Uno de los mayores peligros de la censura es el poder que otorga a quienes deciden qué es un bulo y qué no lo es. En una sociedad donde se censuran las mentiras y se promueven solo las «ideas correctas», surge inevitablemente la pregunta: ¿quién tiene la autoridad para decidir cuáles ideas son aceptables y cuáles no? Otorgar ese poder a cualquier entidad es el primer paso hacia el totalitarismo, aunque este se vista de ropajes democráticos. La historia está llena de ejemplos donde regímenes autoritarios comenzaron su andadura estableciendo qué ideas eran peligrosas para el bien común. La línea entre proteger a la sociedad y controlar el pensamiento es muy delgada, y una vez cruzada, el retorno a la verdadera libertad se vuelve casi imposible.

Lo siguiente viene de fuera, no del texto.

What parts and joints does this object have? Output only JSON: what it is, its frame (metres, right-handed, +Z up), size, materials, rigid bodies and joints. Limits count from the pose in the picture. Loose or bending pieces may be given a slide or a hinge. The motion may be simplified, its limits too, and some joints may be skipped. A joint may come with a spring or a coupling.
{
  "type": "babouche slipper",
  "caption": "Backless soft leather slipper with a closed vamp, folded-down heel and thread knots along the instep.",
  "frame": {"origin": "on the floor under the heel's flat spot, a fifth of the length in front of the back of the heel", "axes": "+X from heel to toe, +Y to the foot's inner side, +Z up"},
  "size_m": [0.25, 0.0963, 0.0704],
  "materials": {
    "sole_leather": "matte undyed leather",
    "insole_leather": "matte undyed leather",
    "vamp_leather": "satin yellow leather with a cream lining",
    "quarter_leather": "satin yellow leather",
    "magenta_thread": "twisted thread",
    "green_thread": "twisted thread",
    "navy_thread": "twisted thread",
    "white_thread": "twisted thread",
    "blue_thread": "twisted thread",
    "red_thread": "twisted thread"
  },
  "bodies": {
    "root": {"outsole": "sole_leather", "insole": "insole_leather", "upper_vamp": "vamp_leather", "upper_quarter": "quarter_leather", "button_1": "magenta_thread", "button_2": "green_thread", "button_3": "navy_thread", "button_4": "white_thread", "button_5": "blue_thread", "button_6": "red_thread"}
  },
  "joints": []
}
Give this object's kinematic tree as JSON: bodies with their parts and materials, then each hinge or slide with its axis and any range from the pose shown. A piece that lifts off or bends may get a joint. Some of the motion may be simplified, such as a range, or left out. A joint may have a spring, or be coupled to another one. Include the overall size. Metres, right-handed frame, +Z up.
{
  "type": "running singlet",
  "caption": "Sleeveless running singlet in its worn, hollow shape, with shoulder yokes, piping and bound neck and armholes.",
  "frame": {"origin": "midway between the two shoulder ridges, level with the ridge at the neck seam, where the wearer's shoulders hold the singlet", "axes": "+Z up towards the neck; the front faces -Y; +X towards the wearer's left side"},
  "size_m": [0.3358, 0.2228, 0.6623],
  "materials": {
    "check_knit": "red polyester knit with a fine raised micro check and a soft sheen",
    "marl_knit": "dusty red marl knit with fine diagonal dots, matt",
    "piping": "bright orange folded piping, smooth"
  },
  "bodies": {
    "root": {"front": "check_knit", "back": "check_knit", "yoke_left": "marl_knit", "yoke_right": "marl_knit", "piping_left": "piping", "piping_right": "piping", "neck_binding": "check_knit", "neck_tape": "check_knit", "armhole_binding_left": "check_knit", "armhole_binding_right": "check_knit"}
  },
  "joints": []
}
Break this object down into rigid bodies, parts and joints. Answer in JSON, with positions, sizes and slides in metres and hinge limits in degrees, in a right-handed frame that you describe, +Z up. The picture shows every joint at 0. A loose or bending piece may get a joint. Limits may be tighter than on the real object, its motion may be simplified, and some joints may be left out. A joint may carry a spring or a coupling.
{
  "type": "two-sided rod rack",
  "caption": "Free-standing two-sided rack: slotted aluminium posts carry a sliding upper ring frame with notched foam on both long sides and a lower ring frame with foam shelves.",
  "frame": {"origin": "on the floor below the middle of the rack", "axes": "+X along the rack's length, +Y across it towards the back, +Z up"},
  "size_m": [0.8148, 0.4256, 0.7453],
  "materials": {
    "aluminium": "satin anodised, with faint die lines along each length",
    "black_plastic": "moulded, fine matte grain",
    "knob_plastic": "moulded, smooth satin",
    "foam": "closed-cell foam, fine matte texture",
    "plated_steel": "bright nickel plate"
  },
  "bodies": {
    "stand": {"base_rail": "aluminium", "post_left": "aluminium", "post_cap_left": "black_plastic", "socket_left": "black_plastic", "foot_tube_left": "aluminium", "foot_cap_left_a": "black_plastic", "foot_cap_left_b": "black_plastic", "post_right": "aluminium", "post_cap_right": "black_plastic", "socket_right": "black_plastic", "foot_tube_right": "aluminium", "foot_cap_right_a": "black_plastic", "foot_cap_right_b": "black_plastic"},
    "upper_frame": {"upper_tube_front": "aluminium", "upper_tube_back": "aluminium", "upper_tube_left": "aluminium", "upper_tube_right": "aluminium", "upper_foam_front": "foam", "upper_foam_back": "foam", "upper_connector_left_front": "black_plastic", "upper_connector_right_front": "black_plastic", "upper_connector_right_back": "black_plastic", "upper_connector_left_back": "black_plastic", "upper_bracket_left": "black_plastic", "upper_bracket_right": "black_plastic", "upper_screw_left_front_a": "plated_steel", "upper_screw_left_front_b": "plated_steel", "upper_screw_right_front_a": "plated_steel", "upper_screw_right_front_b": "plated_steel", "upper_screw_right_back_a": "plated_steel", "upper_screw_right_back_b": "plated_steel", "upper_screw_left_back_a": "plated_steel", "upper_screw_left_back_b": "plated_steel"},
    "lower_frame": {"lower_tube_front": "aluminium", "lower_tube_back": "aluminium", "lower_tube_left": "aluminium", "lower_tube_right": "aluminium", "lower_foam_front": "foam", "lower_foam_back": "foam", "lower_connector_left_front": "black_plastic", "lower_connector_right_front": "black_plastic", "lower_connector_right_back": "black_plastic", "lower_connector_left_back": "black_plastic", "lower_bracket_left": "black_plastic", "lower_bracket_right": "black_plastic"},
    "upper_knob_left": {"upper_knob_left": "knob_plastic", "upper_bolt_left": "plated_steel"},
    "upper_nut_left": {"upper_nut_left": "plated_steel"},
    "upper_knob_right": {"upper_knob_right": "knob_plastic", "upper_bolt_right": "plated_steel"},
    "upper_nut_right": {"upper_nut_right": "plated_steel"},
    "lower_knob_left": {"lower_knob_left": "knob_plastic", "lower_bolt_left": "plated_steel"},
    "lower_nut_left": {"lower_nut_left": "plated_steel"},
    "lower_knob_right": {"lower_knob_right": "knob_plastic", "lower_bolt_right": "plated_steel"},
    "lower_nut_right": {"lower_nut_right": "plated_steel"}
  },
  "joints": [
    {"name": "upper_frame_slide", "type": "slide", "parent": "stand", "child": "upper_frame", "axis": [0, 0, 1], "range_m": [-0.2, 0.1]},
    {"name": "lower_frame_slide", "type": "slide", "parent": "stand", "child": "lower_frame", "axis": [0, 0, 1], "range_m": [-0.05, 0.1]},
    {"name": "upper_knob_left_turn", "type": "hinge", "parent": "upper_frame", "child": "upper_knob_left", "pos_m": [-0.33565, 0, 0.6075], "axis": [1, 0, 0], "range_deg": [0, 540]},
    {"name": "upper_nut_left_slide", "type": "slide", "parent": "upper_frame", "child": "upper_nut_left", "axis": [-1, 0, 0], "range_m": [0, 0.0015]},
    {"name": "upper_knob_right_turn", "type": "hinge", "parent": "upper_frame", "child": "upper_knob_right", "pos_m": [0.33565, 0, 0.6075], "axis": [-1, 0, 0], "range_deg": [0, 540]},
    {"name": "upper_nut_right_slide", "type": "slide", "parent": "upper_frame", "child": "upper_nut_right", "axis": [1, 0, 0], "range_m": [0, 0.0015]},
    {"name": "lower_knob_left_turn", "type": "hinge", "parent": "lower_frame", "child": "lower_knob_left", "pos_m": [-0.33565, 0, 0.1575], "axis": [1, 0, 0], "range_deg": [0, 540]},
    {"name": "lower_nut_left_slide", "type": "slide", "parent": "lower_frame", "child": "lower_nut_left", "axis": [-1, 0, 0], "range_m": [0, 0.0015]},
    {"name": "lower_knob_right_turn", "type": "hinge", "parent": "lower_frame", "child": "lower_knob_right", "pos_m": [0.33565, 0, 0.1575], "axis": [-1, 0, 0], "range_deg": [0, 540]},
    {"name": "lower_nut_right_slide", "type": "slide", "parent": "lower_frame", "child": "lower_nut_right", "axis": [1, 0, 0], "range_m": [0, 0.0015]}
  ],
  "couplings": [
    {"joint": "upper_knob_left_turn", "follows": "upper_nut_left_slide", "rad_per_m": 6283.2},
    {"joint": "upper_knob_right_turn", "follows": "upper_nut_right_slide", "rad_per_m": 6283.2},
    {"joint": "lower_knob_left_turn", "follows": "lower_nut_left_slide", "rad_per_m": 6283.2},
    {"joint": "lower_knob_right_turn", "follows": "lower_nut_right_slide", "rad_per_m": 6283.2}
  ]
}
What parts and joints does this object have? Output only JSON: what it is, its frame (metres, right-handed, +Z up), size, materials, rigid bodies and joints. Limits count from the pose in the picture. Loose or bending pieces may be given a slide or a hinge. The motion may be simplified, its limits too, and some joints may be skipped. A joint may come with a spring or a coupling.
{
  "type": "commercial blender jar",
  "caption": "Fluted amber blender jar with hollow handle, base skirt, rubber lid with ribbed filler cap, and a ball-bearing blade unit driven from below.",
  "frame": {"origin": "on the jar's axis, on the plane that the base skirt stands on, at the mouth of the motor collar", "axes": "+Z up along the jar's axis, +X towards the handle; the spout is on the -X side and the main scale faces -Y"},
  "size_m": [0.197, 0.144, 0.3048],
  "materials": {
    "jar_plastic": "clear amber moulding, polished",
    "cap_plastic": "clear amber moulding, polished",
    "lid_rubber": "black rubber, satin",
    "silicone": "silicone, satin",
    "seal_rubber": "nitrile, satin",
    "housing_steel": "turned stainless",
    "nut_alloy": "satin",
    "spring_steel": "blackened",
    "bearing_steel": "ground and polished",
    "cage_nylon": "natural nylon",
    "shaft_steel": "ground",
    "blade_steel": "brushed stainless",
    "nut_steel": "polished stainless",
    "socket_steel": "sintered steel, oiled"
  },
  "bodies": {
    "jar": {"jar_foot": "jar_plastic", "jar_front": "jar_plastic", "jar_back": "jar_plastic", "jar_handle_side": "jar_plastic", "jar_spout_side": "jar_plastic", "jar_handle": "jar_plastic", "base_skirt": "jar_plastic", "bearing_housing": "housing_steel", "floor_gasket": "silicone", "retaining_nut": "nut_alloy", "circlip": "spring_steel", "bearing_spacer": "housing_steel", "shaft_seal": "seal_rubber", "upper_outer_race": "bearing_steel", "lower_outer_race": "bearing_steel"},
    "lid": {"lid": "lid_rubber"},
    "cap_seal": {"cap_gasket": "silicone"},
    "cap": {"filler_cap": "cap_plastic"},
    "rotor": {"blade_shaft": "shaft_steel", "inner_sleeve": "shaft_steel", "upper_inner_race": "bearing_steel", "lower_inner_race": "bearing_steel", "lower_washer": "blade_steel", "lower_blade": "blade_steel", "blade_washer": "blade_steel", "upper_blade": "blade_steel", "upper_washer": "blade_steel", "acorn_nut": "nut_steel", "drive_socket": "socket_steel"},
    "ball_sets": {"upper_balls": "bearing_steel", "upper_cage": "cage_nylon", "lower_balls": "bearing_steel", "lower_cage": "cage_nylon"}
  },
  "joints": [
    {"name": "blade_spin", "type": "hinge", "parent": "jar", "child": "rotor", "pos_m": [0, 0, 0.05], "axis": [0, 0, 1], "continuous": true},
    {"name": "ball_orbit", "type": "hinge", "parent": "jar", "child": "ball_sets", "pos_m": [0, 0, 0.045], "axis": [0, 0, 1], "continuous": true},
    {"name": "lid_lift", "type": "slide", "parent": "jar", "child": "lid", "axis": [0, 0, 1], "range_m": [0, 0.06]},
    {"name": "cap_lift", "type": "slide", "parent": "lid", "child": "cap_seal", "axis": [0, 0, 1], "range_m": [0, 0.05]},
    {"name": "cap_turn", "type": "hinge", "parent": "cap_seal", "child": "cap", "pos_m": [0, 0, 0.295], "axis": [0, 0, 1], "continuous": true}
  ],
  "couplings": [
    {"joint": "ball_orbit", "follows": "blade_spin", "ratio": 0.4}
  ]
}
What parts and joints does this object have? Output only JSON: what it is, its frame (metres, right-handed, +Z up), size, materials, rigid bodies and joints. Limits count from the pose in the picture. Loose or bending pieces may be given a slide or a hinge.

Por otro lado, si realmente fuéramos a perseguir cada mentira, cada bulo en las redes sociales, los primeros en caer bajo el peso de la censura serían los políticos junto con buena parte de los medios de comunicación, dicho sea de paso. Ellos, los supuestos guardianes de la verdad, a menudo son los mayores fabricantes de mentiras. Prometen lo imposible, distorsionan hechos y, en ocasiones, mienten descaradamente para ganar poder.

Este es el doble filo de la censura: una herramienta que se quiere utilizar hoy para protegernos de las «mentiras peligrosas», pero que podría ser utilizada mañana para silenciar cualquier crítica contra quienes ostentan el poder. Y una sociedad donde la crítica al poder está censurada no es una sociedad libre, es una dictadura disfrazada.